-- Begin Supplied data --

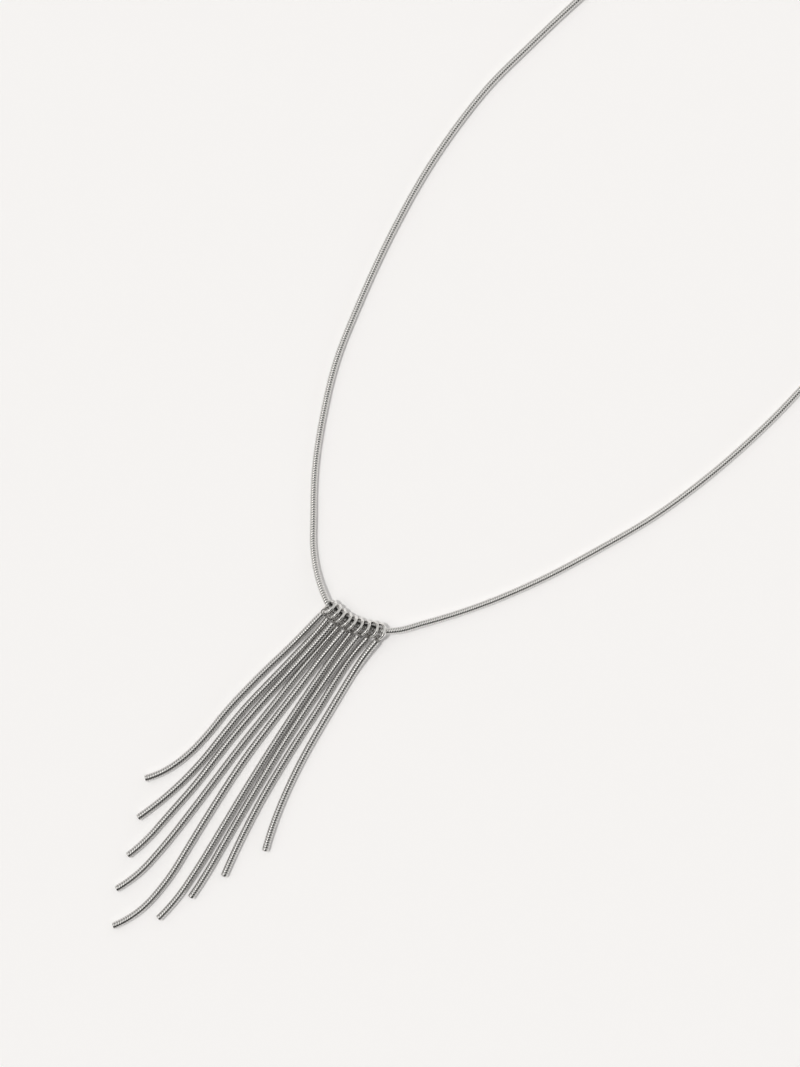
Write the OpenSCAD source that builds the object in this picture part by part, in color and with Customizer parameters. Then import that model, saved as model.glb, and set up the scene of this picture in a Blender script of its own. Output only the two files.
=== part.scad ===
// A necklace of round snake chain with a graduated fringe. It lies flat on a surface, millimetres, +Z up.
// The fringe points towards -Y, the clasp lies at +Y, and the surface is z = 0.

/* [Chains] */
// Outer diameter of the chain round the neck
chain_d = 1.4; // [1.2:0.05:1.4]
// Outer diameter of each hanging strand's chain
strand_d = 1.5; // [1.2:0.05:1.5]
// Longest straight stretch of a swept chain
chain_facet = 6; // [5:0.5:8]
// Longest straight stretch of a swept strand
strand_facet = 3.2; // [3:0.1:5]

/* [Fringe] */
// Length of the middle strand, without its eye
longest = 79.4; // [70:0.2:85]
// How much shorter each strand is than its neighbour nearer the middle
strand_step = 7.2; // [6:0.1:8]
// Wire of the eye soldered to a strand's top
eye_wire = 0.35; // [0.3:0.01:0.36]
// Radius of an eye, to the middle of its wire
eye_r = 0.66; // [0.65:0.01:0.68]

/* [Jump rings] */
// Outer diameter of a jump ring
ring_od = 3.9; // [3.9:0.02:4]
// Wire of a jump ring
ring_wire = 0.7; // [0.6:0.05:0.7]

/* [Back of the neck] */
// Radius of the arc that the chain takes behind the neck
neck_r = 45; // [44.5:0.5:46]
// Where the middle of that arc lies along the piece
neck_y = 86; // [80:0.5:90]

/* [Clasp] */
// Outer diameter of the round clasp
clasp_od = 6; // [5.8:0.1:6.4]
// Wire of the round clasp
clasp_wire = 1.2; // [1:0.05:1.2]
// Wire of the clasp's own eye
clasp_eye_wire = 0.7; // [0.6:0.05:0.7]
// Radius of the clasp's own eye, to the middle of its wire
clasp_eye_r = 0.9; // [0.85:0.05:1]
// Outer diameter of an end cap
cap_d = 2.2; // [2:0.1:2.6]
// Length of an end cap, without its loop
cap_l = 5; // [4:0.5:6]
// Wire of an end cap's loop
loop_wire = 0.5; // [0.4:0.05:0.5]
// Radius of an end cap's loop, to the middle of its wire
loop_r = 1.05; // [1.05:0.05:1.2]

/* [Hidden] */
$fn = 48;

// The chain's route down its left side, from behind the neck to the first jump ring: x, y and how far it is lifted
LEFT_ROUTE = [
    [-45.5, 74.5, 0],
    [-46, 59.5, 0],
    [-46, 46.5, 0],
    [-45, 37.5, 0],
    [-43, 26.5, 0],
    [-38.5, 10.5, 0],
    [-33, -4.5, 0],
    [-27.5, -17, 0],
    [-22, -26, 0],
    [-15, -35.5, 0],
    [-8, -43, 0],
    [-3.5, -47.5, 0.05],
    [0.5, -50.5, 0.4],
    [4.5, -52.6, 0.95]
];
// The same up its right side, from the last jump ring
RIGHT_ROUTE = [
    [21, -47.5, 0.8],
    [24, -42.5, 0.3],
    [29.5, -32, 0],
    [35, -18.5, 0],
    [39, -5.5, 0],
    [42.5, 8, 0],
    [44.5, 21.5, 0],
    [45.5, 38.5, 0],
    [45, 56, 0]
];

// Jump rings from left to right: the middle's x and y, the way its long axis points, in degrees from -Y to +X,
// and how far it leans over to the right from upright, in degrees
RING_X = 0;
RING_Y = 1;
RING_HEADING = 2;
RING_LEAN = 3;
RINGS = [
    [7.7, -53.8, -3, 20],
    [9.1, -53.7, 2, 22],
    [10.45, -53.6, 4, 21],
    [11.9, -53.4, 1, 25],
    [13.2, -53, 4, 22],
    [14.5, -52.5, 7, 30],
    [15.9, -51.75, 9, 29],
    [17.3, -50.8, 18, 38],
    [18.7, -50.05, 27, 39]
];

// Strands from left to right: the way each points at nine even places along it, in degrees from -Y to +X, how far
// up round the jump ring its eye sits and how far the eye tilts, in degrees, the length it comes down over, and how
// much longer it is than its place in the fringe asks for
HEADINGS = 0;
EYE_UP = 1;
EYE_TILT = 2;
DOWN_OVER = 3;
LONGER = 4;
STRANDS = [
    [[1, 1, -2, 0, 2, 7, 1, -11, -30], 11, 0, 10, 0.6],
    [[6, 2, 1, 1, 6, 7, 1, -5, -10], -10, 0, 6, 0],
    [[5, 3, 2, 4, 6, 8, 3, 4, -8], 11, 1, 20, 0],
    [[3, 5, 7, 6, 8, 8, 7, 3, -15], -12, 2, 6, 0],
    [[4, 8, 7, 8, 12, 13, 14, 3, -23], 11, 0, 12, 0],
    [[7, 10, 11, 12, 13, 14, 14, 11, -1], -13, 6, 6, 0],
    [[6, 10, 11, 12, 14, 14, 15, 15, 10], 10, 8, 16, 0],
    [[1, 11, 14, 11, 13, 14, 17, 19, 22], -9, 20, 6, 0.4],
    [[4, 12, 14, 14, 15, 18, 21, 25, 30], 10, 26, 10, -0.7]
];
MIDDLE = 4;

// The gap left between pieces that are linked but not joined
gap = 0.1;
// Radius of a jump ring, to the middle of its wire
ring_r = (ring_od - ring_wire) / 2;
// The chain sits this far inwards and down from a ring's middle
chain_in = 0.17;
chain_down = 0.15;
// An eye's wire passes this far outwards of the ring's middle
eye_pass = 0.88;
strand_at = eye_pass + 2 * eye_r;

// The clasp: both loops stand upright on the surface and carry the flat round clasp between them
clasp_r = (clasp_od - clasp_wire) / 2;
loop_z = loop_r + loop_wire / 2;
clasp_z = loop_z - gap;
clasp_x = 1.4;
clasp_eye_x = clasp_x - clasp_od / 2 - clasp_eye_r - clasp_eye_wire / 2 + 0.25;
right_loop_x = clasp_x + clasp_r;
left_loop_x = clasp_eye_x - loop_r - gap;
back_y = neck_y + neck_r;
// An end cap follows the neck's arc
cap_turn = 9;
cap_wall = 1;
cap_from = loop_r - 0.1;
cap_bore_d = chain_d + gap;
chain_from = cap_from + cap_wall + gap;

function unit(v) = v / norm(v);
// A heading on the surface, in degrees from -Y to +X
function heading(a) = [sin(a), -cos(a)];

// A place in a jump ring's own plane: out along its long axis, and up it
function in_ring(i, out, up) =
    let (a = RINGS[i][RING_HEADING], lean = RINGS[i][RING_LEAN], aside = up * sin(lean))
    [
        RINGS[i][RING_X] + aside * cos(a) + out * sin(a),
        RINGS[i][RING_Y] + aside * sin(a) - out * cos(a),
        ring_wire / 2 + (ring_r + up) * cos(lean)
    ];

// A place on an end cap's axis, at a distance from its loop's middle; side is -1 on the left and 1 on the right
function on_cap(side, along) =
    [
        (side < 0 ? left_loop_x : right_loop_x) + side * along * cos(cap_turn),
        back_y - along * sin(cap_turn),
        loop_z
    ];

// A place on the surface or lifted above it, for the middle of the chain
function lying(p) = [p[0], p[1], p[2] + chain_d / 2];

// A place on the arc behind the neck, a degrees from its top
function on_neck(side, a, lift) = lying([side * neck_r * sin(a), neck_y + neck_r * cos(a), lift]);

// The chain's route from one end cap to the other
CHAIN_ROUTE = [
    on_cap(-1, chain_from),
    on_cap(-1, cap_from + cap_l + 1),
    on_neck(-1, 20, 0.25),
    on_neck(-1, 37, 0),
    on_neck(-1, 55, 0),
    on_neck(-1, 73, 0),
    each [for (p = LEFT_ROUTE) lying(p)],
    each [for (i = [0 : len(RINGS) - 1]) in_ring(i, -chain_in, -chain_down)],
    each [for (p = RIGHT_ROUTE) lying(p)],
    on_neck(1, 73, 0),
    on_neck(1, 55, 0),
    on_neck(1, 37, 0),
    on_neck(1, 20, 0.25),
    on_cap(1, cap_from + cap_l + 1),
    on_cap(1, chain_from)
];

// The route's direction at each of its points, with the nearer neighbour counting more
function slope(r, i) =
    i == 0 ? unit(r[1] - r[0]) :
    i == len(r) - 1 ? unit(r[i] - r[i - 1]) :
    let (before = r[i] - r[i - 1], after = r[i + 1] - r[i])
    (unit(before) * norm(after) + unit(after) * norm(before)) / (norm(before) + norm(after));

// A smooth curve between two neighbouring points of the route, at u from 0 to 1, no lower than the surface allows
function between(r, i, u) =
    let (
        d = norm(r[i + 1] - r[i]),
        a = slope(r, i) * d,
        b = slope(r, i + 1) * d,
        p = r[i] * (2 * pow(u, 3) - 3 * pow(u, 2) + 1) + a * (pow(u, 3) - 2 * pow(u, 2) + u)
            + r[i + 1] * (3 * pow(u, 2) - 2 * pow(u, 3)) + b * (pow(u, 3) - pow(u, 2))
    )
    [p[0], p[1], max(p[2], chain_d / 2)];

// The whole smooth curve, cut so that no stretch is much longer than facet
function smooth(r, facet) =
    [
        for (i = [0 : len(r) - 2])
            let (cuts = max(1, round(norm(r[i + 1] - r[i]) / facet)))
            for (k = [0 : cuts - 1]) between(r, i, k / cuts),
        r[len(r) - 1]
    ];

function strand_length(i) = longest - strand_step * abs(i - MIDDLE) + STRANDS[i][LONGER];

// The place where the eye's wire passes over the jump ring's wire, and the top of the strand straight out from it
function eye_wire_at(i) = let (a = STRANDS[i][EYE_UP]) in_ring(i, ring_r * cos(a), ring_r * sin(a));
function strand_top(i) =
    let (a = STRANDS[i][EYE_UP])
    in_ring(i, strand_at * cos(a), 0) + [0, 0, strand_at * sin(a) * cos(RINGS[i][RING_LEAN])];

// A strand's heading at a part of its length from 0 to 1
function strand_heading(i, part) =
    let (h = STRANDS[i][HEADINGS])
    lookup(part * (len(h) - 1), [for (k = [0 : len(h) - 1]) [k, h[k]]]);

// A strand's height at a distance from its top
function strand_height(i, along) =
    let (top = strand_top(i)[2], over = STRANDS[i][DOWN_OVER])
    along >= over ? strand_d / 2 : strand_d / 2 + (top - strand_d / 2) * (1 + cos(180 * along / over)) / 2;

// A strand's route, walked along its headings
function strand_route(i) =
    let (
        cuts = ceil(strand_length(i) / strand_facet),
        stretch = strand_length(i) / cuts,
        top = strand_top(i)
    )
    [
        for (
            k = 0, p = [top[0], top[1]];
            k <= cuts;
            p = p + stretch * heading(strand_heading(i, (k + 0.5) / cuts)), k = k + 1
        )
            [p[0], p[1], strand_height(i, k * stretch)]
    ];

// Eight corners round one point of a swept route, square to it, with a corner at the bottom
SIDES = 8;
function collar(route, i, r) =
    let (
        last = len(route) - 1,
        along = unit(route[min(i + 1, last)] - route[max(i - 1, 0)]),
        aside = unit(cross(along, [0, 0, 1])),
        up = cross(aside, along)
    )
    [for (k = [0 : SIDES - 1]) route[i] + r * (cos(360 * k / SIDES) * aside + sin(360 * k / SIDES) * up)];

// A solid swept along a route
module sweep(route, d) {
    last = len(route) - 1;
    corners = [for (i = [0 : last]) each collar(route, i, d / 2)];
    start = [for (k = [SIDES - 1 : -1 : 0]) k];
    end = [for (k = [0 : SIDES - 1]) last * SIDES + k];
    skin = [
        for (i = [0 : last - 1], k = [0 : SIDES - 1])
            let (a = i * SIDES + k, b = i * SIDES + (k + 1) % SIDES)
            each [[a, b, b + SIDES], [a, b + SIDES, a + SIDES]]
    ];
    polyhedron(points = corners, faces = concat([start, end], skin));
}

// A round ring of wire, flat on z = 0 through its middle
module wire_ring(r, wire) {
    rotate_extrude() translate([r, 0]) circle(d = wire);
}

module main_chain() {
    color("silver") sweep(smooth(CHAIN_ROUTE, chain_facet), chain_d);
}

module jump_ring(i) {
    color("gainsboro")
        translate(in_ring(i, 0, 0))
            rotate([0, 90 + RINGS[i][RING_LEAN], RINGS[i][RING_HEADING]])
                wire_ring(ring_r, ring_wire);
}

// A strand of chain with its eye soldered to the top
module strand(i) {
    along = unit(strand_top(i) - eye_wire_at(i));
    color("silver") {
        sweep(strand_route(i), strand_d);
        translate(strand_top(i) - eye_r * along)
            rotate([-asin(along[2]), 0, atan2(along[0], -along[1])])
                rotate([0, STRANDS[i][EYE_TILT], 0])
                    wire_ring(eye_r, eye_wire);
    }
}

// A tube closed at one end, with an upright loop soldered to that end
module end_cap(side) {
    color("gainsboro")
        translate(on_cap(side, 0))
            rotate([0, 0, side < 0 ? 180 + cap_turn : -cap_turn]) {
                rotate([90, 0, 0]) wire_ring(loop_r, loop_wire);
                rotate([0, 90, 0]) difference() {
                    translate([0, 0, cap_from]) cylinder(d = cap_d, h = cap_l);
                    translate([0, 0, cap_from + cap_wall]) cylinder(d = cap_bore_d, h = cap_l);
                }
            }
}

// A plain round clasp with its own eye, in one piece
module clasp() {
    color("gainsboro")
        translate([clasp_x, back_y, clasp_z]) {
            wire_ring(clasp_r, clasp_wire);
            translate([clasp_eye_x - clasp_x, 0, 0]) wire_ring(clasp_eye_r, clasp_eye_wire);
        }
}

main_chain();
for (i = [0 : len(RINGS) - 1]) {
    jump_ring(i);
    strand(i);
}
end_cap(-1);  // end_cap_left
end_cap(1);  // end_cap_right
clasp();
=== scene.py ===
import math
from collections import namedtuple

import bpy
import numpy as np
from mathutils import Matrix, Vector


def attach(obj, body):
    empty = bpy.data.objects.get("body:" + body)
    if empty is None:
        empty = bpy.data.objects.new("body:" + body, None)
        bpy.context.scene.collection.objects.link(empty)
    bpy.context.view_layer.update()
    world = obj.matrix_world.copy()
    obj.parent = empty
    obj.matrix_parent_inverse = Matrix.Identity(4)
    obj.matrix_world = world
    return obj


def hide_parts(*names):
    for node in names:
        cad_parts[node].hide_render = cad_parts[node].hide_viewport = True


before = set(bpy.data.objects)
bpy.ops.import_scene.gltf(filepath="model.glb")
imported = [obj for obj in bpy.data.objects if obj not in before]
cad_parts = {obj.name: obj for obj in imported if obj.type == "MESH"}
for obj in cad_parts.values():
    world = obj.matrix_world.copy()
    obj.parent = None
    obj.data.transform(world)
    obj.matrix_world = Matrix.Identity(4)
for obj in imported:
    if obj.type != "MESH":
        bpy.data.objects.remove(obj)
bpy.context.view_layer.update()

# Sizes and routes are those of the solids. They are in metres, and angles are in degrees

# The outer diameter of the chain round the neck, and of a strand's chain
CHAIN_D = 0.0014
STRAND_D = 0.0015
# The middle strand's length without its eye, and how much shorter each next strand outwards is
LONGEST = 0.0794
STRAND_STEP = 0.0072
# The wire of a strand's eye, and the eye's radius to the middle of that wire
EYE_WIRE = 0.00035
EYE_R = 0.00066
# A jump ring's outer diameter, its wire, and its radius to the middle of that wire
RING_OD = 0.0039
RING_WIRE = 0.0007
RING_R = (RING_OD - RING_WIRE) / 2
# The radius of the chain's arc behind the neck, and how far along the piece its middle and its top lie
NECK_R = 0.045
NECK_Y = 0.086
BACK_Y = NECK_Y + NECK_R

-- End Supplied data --

### What you should do:
Provide an exact reproduction of only those lines that start at the line containing "main_chain();" and end at the line containing "in imported if", inclusive.

### The result:
main_chain();
for (i = [0 : len(RINGS) - 1]) {
    jump_ring(i);
    strand(i);
}
end_cap(-1);  // end_cap_left
end_cap(1);  // end_cap_right
clasp();
=== scene.py ===
import math
from collections import namedtuple

import bpy
import numpy as np
from mathutils import Matrix, Vector


def attach(obj, body):
    empty = bpy.data.objects.get("body:" + body)
    if empty is None:
        empty = bpy.data.objects.new("body:" + body, None)
        bpy.context.scene.collection.objects.link(empty)
    bpy.context.view_layer.update()
    world = obj.matrix_world.copy()
    obj.parent = empty
    obj.matrix_parent_inverse = Matrix.Identity(4)
    obj.matrix_world = world
    return obj


def hide_parts(*names):
    for node in names:
        cad_parts[node].hide_render = cad_parts[node].hide_viewport = True


before = set(bpy.data.objects)
bpy.ops.import_scene.gltf(filepath="model.glb")
imported = [obj for obj in bpy.data.objects if obj not in before]
cad_parts = {obj.name: obj for obj in imported if obj.type == "MESH"}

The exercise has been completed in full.